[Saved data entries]
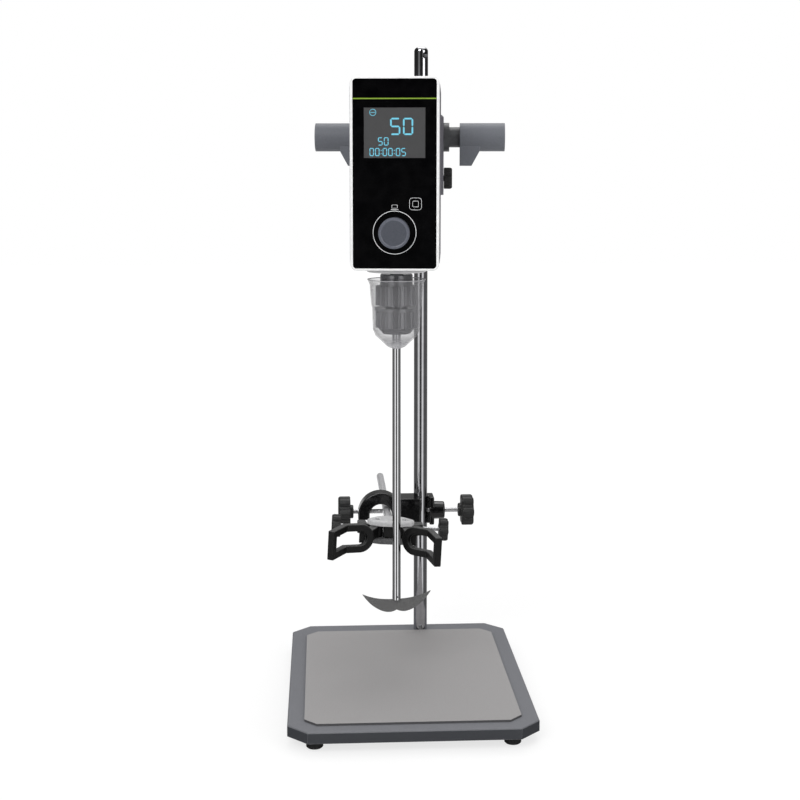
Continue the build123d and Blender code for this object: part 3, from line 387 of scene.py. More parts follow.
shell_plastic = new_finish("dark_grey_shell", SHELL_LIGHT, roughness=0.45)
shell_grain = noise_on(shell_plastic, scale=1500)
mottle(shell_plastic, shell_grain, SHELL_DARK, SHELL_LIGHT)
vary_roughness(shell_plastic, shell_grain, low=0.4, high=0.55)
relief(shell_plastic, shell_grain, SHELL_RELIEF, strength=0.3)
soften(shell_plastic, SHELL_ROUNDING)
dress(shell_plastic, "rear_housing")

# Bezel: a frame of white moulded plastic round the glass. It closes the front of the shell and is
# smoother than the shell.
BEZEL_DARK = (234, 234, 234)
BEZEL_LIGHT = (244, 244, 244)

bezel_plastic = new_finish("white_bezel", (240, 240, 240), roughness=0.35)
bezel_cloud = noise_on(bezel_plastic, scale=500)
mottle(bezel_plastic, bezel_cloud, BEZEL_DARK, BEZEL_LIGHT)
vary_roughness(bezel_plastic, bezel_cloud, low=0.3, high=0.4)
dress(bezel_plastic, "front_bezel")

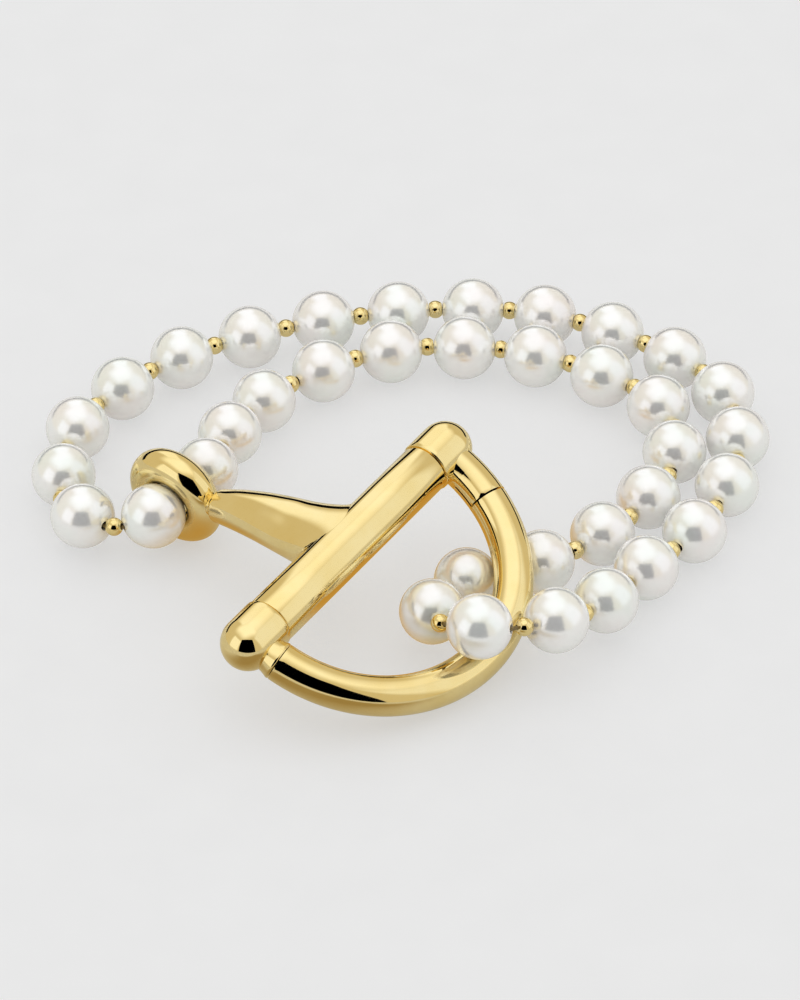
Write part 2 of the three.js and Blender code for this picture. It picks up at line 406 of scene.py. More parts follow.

...

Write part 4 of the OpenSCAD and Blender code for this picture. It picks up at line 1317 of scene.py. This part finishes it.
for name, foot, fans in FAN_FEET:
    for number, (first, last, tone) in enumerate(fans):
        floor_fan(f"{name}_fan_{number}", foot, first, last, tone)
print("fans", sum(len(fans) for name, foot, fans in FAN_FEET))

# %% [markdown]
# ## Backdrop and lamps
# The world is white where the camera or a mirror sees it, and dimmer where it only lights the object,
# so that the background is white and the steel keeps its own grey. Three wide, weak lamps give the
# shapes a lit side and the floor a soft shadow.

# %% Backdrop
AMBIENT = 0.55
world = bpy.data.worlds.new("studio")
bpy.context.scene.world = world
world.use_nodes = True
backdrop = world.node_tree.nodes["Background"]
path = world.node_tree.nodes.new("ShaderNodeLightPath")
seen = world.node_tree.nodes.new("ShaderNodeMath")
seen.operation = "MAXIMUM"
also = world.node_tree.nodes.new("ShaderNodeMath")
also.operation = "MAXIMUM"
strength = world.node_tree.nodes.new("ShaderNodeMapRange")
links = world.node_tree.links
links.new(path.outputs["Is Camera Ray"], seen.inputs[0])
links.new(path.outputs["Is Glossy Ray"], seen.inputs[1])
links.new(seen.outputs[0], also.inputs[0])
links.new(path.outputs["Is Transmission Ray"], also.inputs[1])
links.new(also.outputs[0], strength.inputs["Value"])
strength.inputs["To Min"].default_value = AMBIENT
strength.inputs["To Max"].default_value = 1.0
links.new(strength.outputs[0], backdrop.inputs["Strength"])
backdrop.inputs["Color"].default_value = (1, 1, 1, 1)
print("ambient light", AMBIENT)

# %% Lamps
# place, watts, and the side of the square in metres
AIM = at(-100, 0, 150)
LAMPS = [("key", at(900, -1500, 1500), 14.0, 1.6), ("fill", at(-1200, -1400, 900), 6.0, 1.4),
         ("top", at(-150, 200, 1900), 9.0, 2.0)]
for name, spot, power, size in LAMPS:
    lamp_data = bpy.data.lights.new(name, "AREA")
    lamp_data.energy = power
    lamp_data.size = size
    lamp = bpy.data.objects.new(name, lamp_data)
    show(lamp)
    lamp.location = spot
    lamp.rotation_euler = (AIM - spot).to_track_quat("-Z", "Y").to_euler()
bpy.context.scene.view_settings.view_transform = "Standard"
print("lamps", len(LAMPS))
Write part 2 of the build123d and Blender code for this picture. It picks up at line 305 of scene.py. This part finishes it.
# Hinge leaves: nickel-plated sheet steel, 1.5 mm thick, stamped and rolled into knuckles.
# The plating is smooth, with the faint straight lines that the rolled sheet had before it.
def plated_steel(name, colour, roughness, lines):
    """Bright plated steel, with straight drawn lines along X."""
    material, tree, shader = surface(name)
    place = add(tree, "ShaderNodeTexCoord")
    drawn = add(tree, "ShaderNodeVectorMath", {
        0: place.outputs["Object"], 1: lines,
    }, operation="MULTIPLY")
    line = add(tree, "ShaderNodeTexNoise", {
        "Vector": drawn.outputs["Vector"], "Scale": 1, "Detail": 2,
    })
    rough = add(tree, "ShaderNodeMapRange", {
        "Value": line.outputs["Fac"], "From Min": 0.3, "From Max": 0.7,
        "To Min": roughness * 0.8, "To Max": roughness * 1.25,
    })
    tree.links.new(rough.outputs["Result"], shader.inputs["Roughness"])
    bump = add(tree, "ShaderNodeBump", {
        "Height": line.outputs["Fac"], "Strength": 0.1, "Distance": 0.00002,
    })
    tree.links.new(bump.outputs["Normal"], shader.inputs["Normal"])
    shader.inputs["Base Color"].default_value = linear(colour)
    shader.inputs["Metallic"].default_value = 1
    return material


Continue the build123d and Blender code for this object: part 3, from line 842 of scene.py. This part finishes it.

* * *

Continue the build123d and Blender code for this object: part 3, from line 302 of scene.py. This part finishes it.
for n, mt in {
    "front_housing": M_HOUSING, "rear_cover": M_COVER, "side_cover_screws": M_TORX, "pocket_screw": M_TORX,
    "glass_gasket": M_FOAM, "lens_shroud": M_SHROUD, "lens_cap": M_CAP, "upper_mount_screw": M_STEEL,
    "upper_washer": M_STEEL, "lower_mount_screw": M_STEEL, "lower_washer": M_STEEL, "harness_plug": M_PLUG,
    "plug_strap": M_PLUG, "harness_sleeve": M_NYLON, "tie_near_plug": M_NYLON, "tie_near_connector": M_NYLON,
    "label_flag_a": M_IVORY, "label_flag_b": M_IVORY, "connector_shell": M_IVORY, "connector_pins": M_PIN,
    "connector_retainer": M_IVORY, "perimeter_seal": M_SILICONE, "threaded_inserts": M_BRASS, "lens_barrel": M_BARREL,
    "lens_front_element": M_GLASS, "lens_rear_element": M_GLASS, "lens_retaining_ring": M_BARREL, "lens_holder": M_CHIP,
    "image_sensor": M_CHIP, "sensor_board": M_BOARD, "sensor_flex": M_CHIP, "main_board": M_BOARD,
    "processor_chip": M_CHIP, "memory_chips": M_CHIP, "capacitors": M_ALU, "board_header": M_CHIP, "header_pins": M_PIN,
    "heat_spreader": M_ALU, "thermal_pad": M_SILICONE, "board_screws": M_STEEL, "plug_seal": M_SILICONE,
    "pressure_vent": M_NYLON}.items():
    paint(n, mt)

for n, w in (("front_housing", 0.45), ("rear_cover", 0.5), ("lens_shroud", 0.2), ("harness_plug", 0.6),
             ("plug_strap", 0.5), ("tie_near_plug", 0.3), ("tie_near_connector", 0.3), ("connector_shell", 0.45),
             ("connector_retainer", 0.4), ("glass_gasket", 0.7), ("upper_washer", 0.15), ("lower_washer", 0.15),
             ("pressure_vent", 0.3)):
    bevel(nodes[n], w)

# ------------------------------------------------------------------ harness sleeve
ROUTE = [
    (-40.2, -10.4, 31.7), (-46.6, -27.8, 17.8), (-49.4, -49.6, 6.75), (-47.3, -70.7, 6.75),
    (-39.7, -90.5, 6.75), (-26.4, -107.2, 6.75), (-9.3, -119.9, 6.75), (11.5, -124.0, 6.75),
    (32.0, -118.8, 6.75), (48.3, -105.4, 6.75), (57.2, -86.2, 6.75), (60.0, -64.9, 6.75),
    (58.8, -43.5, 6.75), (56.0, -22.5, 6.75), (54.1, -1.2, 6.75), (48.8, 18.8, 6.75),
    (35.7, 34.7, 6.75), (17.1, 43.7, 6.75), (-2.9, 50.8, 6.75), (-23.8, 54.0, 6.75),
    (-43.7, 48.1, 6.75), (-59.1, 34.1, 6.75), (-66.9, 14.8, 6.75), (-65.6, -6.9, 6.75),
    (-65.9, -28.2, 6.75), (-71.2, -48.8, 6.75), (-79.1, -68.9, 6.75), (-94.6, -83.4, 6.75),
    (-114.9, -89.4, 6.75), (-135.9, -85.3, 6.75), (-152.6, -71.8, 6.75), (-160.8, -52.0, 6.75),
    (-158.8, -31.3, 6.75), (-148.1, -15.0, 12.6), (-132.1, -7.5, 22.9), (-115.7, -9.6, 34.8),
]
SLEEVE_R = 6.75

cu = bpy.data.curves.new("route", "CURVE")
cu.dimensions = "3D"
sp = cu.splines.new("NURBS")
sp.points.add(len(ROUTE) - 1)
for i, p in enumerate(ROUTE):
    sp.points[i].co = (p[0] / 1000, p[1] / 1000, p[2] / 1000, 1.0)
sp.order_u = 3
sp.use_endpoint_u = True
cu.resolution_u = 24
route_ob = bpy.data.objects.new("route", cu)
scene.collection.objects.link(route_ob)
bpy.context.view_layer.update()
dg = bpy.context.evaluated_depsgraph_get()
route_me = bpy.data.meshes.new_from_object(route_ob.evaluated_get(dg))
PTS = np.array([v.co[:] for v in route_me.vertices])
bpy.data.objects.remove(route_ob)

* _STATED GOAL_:
Output exactly the lines running from the line containing "387 of scene.py. More parts follow." through the line containing "Write part 2 of the three.js", and only those lines.

* _EXERCISE RESPONSE_:
Continue the build123d and Blender code for this object: part 3, from line 387 of scene.py. More parts follow.
shell_plastic = new_finish("dark_grey_shell", SHELL_LIGHT, roughness=0.45)
shell_grain = noise_on(shell_plastic, scale=1500)
mottle(shell_plastic, shell_grain, SHELL_DARK, SHELL_LIGHT)
vary_roughness(shell_plastic, shell_grain, low=0.4, high=0.55)
relief(shell_plastic, shell_grain, SHELL_RELIEF, strength=0.3)
soften(shell_plastic, SHELL_ROUNDING)
dress(shell_plastic, "rear_housing")

# Bezel: a frame of white moulded plastic round the glass. It closes the front of the shell and is
# smoother than the shell.
BEZEL_DARK = (234, 234, 234)
BEZEL_LIGHT = (244, 244, 244)

bezel_plastic = new_finish("white_bezel", (240, 240, 240), roughness=0.35)
bezel_cloud = noise_on(bezel_plastic, scale=500)
mottle(bezel_plastic, bezel_cloud, BEZEL_DARK, BEZEL_LIGHT)
vary_roughness(bezel_plastic, bezel_cloud, low=0.3, high=0.4)
dress(bezel_plastic, "front_bezel")

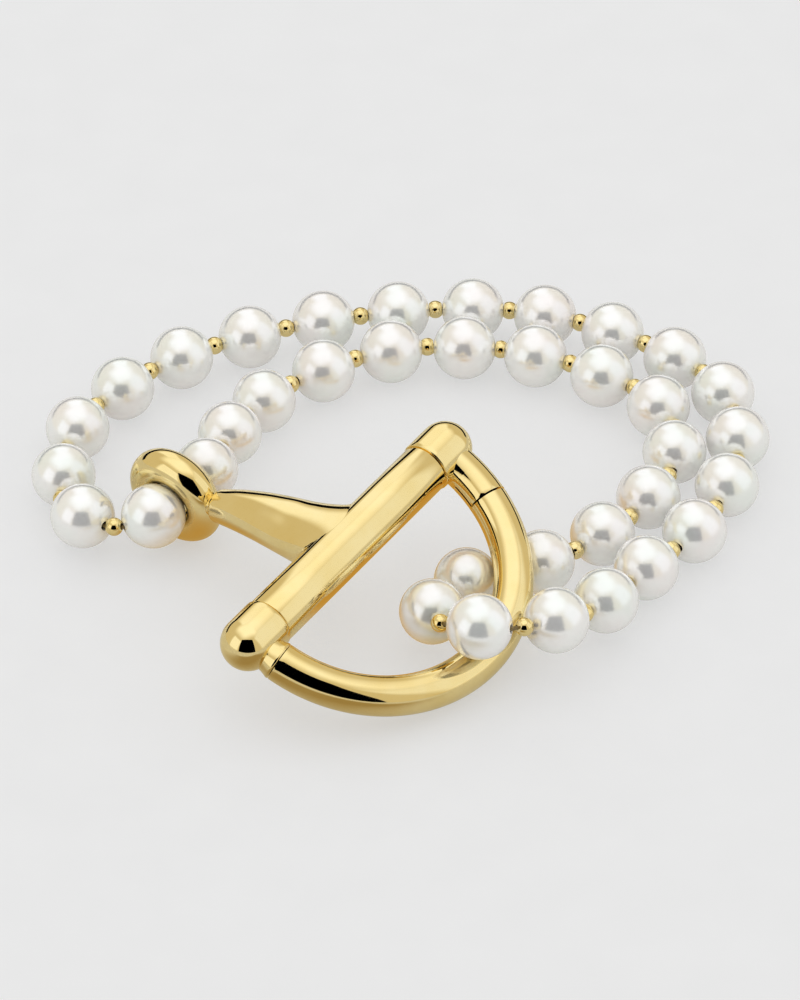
Write part 2 of the three.js and Blender code for this picture. It picks up at line 406 of scene.py. More parts follow.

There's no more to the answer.